TASK OBJECTIVE —
Repeat the material in full. Keep every line exactly as it is.

DATA —

══════════════════════════════

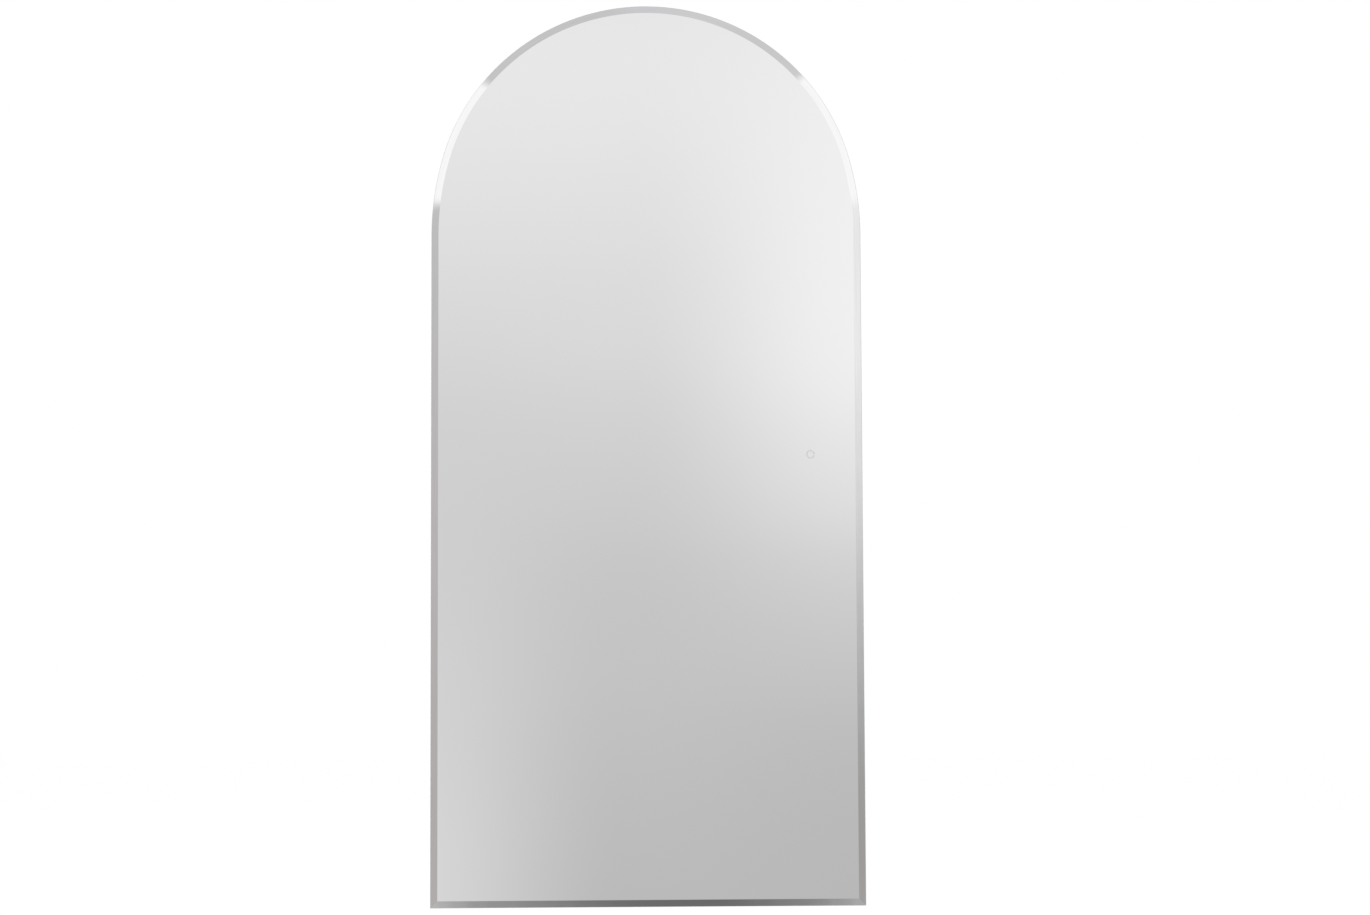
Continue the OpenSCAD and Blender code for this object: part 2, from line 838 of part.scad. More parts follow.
module driver_board() {
    color("darkgreen") hung() on_gear(driver_x) {
        translate([-board_l / 2, -board_w / 2, board_z]) cube([board_l, board_w, board_t]);
        for (x = [-1, 1], y = [-1, 1])
            translate([x * (board_l / 2 - 6), y * (board_w / 2 - 5), case_floor])
                cylinder(d = 6, h = board_z - case_floor);
    }
}

// Block on the driver's board, centred on its width, in shares of the board's length and width
module board_block(x, l, w, h) {
    translate([(x - l / 2) * board_l, -w / 2 * board_w, 0]) cube([l * board_l, w * board_w, h]);
}

// Can on the driver's board, in shares of the board's length and width
module board_can(x, y, d, h) {
    translate([x * board_l, y * board_w, 0]) cylinder(d = d * board_w, h = h);
}

// Transformer, capacitors, choke, heat sink and film capacitors on the driver's board, all of
// them under the rim of the lid
module driver_components() {
    top = board_z + board_t;
    room = driver_h - case_floor - lid_lip - top - 1;
    color("goldenrod") hung() on_gear(driver_x) translate([0, 0, top]) {
        board_block(0, 0.185, 0.64, room * 0.9);
        board_block(0, 0.25, 0.48, room * 0.6);
        for (side = [-1, 1]) {
            board_can(-0.26, side * 0.21, 0.27, room);
            board_can(0.24, side * 0.21, 0.22, room * 0.9);
        }
        difference() {
            board_can(-0.4, 0, 0.4, room * 0.6);
            translate([0, 0, -cut]) board_can(-0.4, 0, 0.16, room);
        }
        board_block(0.34, 0.03, 0.75, room * 0.85);
        for (x = [0.4, 0.44]) board_block(x, 0.012, 0.75, room * 0.6);
    }
}

// Terminal box, where the supply cable comes in through the lid

// Middle of the grommet, from the middle of the box
inlet_at = [-box_l / 4 - 2, 0];
lid_screw_at = [for (s = [-1, 1]) [s * (box_l / 2 - case_wall - 3.5), -s * (box_w / 2 - case_wall - 3.5)]];
inlet_seat_d = inlet_d + 6;
block_x = box_l / 4 - 3;
boss_h = box_h - case_floor - lid_lip - case_floor;
lid_screw_d = 2.5;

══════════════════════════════

RESULT —
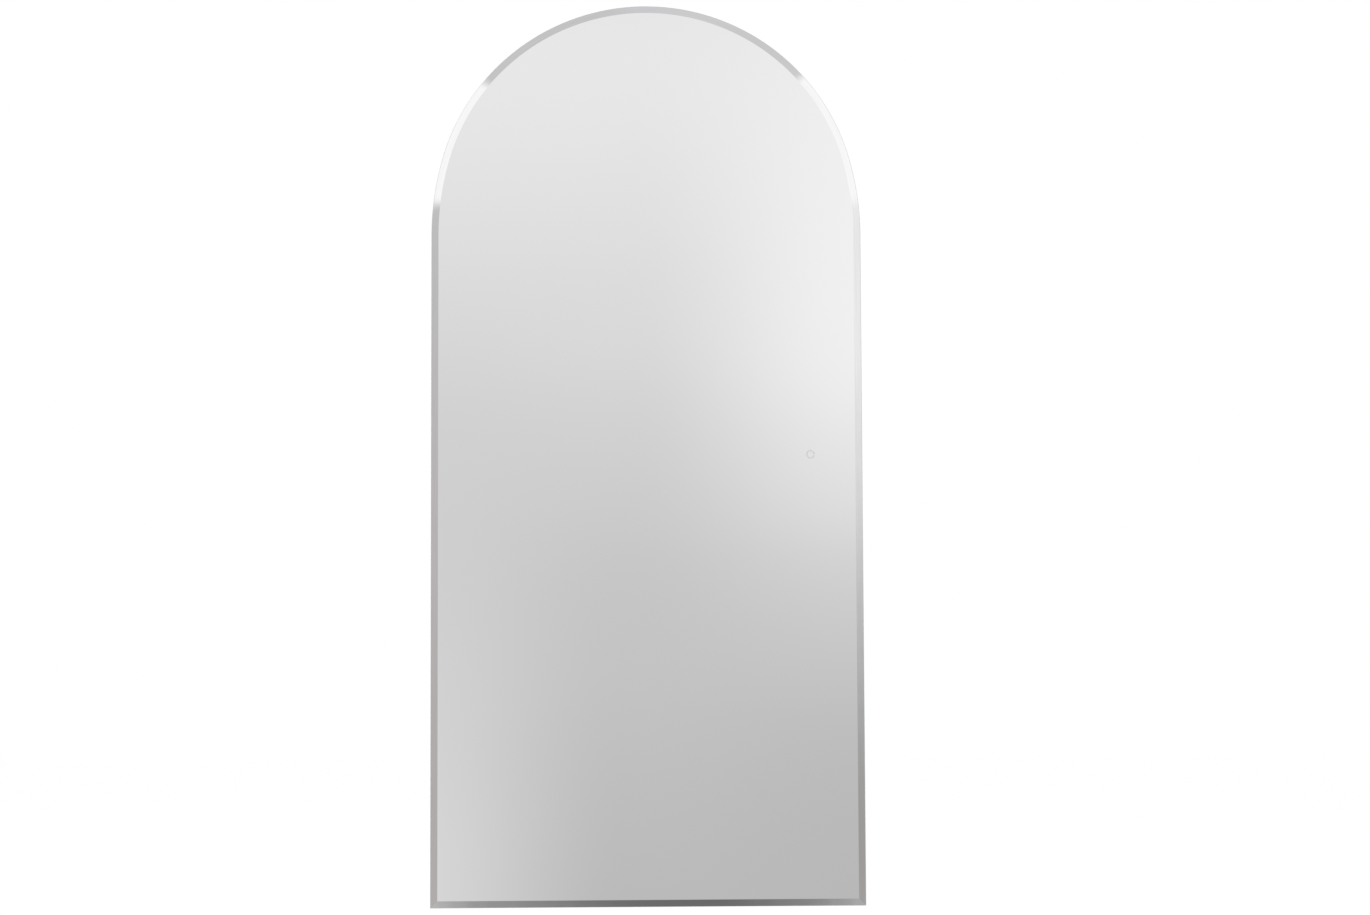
Continue the OpenSCAD and Blender code for this object: part 2, from line 838 of part.scad. More parts follow.
module driver_board() {
    color("darkgreen") hung() on_gear(driver_x) {
        translate([-board_l / 2, -board_w / 2, board_z]) cube([board_l, board_w, board_t]);
        for (x = [-1, 1], y = [-1, 1])
            translate([x * (board_l / 2 - 6), y * (board_w / 2 - 5), case_floor])
                cylinder(d = 6, h = board_z - case_floor);
    }
}

// Block on the driver's board, centred on its width, in shares of the board's length and width
module board_block(x, l, w, h) {
    translate([(x - l / 2) * board_l, -w / 2 * board_w, 0]) cube([l * board_l, w * board_w, h]);
}

// Can on the driver's board, in shares of the board's length and width
module board_can(x, y, d, h) {
    translate([x * board_l, y * board_w, 0]) cylinder(d = d * board_w, h = h);
}

// Transformer, capacitors, choke, heat sink and film capacitors on the driver's board, all of
// them under the rim of the lid
module driver_components() {
    top = board_z + board_t;
    room = driver_h - case_floor - lid_lip - top - 1;
    color("goldenrod") hung() on_gear(driver_x) translate([0, 0, top]) {
        board_block(0, 0.185, 0.64, room * 0.9);
        board_block(0, 0.25, 0.48, room * 0.6);
        for (side = [-1, 1]) {
            board_can(-0.26, side * 0.21, 0.27, room);
            board_can(0.24, side * 0.21, 0.22, room * 0.9);
        }
        difference() {
            board_can(-0.4, 0, 0.4, room * 0.6);
            translate([0, 0, -cut]) board_can(-0.4, 0, 0.16, room);
        }
        board_block(0.34, 0.03, 0.75, room * 0.85);
        for (x = [0.4, 0.44]) board_block(x, 0.012, 0.75, room * 0.6);
    }
}

// Terminal box, where the supply cable comes in through the lid

// Middle of the grommet, from the middle of the box
inlet_at = [-box_l / 4 - 2, 0];
lid_screw_at = [for (s = [-1, 1]) [s * (box_l / 2 - case_wall - 3.5), -s * (box_w / 2 - case_wall - 3.5)]];
inlet_seat_d = inlet_d + 6;
block_x = box_l / 4 - 3;
boss_h = box_h - case_floor - lid_lip - case_floor;
lid_screw_d = 2.5;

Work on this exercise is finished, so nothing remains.